Employers sometimes pay workers more than the federal Fair Labor Standards Act requires.

Of course, some do so as a matter of choice.

However, in other situations, this happens because management misunderstands what its legal obligations are. Among the potentially expensive misconceptions about the FLSA’s principles are:

“Paid time off must be counted as hours worked”

The FLSA does not compel employers to treat paid time off as work time (provided that the employee is in fact not performing any work, including not being “engaged to wait”).

For instance, assume that Barb works 36 hours on Monday through Thursday of her Monday-through-Sunday work week. She performs no work of any kind on Friday, because it is a holiday. Under ABC Corporation’s holiday policy, she receives pay for that holiday equal to eight hours times her normal hourly rate. She does no other work in the work week.

ABC Corporation is not required to treat Barb’s eight holiday hours as FLSA work time, so under that law she has worked only 36 hours – not (36 + 8) = 44 hours. In other words, even though she is paid for 44 hours (36 hours worked, plus 8 unworked holiday hours), none of those hours has to be paid for at FLSA overtime rates.

“Employees must be allowed to work their full schedules”

Nothing in the FLSA prevents an employer from reducing the hours worked in a work day or work week, or from sending employees home before they have worked their usual schedules. This is lawful under the FLSA, even if it is done in the interests of reducing the amount of work performed so as to avoid paying any overtime wages.

As an illustration, suppose that ABC Corporation’s non-exempt employees have already worked 36 hours each on Monday through Thursday of their Monday-through-Sunday work week. If they work a full eight-hour schedule on Friday for a total of 44 hours worked in the work week, the FLSA overtime pay due for the four overtime hours will be more than the budget can stand.

Management sends each employee home after he or she has worked no more than four additional hours on Friday, and the employees perform no other work in the work week, such that no employee has worked more than 40 hours in the work week. This is perfectly acceptable under the FLSA.

“Employees must be paid the same rate for each kind of work”

This is not so; the FLSA permits employers to assign different hourly rates (of not less than its minimum wage) to different kinds of work. Naturally, this may not be done in a way that has the purpose or effect of unlawfully evading the FLSA’s overtime requirements. See this for more details.

Consider this example: Each Sunday afternoon, Construction Company’s equipment operators are required to drive themselves and their tools and heavy equipment to the location at which they will perform their work beginning on Monday morning.

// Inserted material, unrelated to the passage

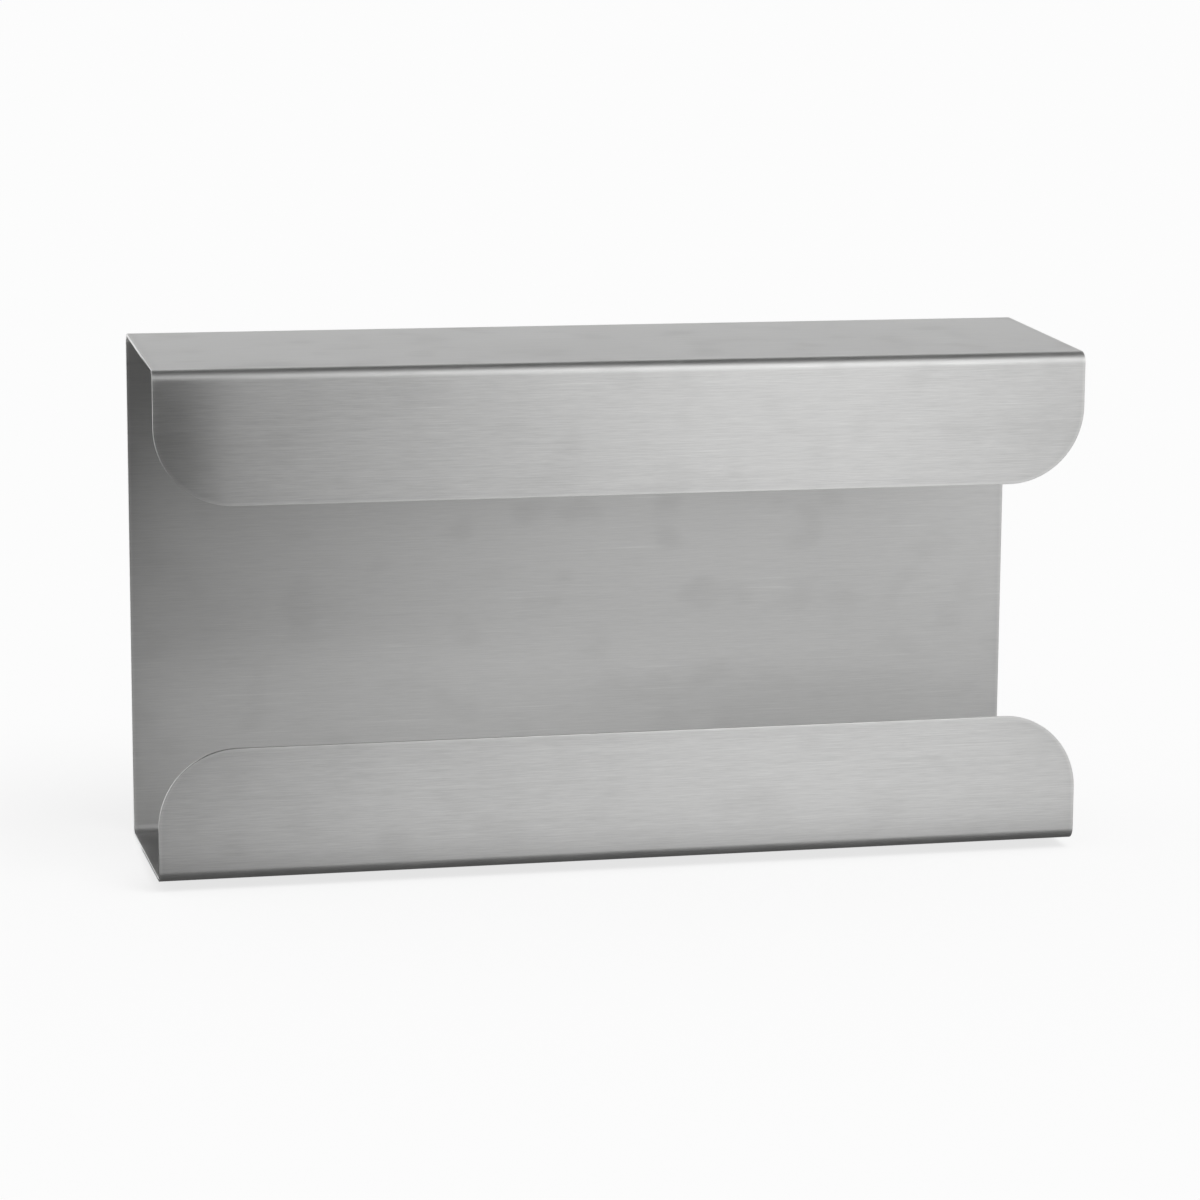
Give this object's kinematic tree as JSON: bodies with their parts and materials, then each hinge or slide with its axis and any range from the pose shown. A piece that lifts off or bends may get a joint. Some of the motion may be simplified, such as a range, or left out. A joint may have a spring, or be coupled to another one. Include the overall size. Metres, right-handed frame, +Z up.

Management knows that this Sunday activity counts as compensable work time under the FLSA, but it does not want to pay the operators their same high hourly rates for this work. The FLSA permits Construction Company to pay a lower hourly rate of not less than the minimum wage for the Sunday work.

The bottom line

It is wise to take a fresh look periodically to ensure that compensation practices are not unintentionally pushing wage costs higher than is legally necessary under the FLSA.

Of course, employers must also consider whether other, non-FLSA limitations restrict their alternatives, such as the requirements of another applicable law or of a union contract.